Western collectors are increasingly interested in contemporary Chinese art, in part because it was a previously hidden society and the art world is always enchanted with the new. And the contemporary market’s prices have been driven higher by China’s wealthy new elite. The Economist, warning that buying Chinese art is not for the faint of heart, reported in 2011 that the Asian auction market had doubled over the two previous years, largely because of art sales. It noted that two of the world’s 10 most costly contemporary artists — Zhang Xiaogang and Zeng Fanzhi — are Chinese.
Initially, much of the discourse about contemporary Chinese art came from outside the country’s borders. “Many well-known artists and curators left China after 1989 and moved to the West,” says Wallace. “Some have now moved back to China.” Beijing, considered the country’s intellectual capital, has a large and vibrant art community — particularly in the arts district known as 798. Meanwhile, in Shanghai, a biennale that began in 1996 continues to attract major international artists as well as leading collectors.
Wallace points to a recent move in China to reclaim the country’s art discourse. “There’s often a comparison between China and the West,” he says. “A lot of intellectuals in China are trying to remove themselves from that discourse to try and to find out what their internal identity is.”
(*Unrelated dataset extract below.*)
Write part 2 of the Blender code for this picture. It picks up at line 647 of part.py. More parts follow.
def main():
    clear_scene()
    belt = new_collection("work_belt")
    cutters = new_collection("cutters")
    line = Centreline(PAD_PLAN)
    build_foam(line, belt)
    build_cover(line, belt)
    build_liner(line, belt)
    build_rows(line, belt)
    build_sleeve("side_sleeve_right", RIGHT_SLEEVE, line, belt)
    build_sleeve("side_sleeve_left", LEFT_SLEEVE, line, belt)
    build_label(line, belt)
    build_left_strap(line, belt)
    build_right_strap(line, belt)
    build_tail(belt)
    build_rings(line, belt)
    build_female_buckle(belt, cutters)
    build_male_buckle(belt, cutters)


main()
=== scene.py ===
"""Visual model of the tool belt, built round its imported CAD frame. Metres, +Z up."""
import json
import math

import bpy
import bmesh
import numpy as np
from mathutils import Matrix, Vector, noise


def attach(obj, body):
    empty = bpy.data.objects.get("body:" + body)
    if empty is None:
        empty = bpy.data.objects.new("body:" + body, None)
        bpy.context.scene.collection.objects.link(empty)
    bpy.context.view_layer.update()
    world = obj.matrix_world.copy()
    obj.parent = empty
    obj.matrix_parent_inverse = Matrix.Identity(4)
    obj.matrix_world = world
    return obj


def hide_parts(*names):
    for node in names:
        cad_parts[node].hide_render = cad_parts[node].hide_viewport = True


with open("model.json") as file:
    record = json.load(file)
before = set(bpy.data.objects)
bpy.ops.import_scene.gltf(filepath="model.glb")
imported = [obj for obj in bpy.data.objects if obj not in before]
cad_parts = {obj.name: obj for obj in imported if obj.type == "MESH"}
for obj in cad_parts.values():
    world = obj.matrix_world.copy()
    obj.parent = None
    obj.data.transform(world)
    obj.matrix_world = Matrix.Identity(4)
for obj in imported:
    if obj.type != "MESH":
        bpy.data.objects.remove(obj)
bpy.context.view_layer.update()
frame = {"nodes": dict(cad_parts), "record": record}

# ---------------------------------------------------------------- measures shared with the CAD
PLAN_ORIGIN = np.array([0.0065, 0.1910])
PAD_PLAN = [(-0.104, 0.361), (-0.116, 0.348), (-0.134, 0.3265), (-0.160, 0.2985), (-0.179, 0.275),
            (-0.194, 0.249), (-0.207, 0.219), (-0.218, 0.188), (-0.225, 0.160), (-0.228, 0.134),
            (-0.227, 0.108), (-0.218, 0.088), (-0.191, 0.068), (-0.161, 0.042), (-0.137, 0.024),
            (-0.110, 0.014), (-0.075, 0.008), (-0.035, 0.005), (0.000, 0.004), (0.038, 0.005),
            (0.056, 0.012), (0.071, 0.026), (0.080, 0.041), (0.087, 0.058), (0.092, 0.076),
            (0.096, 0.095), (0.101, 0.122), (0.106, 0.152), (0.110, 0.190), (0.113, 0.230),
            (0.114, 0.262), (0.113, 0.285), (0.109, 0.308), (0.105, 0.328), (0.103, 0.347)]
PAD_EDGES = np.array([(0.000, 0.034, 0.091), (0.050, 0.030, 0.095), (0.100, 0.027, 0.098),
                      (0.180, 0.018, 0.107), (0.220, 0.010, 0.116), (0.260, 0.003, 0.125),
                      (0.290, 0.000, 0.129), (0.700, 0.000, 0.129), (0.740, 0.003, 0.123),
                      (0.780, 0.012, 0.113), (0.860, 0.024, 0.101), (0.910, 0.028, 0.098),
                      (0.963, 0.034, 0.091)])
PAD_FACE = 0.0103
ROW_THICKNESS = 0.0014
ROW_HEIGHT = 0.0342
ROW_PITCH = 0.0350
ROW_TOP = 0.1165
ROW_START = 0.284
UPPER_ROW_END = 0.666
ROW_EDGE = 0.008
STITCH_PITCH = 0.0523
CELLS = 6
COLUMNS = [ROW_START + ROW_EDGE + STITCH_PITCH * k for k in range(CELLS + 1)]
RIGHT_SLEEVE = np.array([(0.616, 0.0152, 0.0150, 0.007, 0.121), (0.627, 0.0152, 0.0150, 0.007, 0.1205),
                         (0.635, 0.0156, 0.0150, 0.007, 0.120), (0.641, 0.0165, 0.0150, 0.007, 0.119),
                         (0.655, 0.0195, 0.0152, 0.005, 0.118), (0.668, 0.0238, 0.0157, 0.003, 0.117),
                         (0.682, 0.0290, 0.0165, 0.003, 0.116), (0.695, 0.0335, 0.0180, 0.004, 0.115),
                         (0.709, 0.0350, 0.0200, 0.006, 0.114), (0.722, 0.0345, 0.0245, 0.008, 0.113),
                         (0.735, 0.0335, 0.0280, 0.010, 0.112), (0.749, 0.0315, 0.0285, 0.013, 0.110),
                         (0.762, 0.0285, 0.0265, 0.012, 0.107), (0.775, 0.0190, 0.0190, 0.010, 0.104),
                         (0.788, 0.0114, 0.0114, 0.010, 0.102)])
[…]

Certainly, historical complexities and the tremendous pace of recent changes make understanding the Chinese art scene challenging for outsiders. A leading Chinese curator, Gao Minglu, has cautioned against simplistic analogies with Western conceptions of modern, post-modern and contemporary art. “It might still take a while before China’s contemporary art develops into an autonomous system — the present effort of narrating, reflecting on, and comparing contemporary Chinese art against the backdrop of art around the world being the premise for its future development,” he writes. “In fact, during past decades, or even the past century, art in China has assumed its own internal logic and pattern, leading to a structure of art that is now visible.”